Some argue that offering a fresh classical liberal/libertarian take of social justice amounts to little more than an attempt to opportunistically “hijack” or “co-opt” a term with a settled anti-libertarian meaning. But this argument misunderstands the essentially contestable nature of political concepts (and thus misunderstands the nature of politics itself) and subtly begs the question by implicitly denying that the meaning of the concept seems so settled because of the same lack of contestation that is being advised. That is to say, a bad effect of the policy of non-contestation—the fact that most everybody agrees that social justice means what the social-democratic left says it does—is taken as a reason to maintain that policy and continuing attacking the coherence of the whole concept.

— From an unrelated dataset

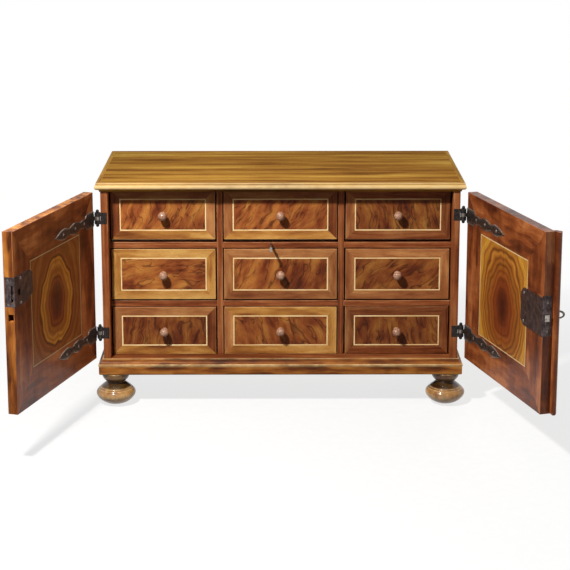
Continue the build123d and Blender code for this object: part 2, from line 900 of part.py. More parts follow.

But, again, my claim is that rather than undermining the currency and political force of the concept of social justice, this policy has simply sharpened its political thrust by helping to lock in a socialist-flavored conception of it. My further claim is that classical liberal and libertarian thought has ready at hand the resources to supply a conception of social justice that really does count as a conception of social justice—it is in the right line of work—and that it is at least as morally attractive and intellectually credible as rival conceptions. Setting forth this conception in good faith lays claim to currently uncontested ground, which forces engagement from those who would defend the prevailing conception.

Some people in the market for a conception of social justice will adopt a neoclassical liberal conception wholesale. Others will modify their current conception of social justice to address weaknesses exposed by the neoclassical liberal challenge, drawing them nearer to it on this or that margin. Most importantly, offering a neoclassical liberal conception of social justice removes permission to simply ignore classical liberal and libertarian thinkers. The rejection of social justice is taken by many on the left as prima facie evidence that the argument that matters most has been won already—that libertarians have in effect conceded that they cannot compete in the terms decent people most care about. So there’s no reason to engage. All that remains is to diagnose why libertarians so vehemently insist that there’s a debate about liberty that is (a) worth having, that (b) they think they can win, but which (c) has nothing to do with social justice.

Classical liberals suffering from social justicistis tend to identify the concept of social justice so strongly with the technocratic-egalitarian conception of social justice that they can’t see how it’s possible to offer a classical liberal conception that doesn’t give away the store. I think they’re making a simple mistake about the fixity of moral concepts and underestimating the resources of their own ideas. In any case, refusing to offer a conception of social justice pretty clearly gives away the store most broadly liberal people want to patronize in exchange for a poorly trafficked, well-defended bodega. At least its ours, I guess. Who wants those customers anyway?

  • Even if there were no competing notion of social justice, it pays to ask proponents of the modern liberal version of social justice what the term means. To the extent you get an answer, because that answer is probably objectionable in pretty clear ways, you are often that much closer to a competing definition.

  • lump1

    I like this idea of the “essentially contestable” concepts. But I worry that the boundary of this category itself is rather fuzzy and … contestable, and many debates hinge on whether a concept is nailed down or contestable. Relativists argue that every damn notion is essentially contestable – bristling with latent phallocentric/eurocentric normativity. Others claim that even “social justice” has one correct, and many incorrect accounts. In practice, the best way to argue that something is socially just is to show that it comes out as just on all or most of the leading accounts of justice.

  • Emotionalogic

    Of course, creating a historically viable, internally coherent conception of social justice (or liberty, equality, etc.) does none of the work of explaining why that conception is actually a moral good. It just paints a picture, and people will like it or they won’t. So as moral philosophy it seems to lack a certain oomph.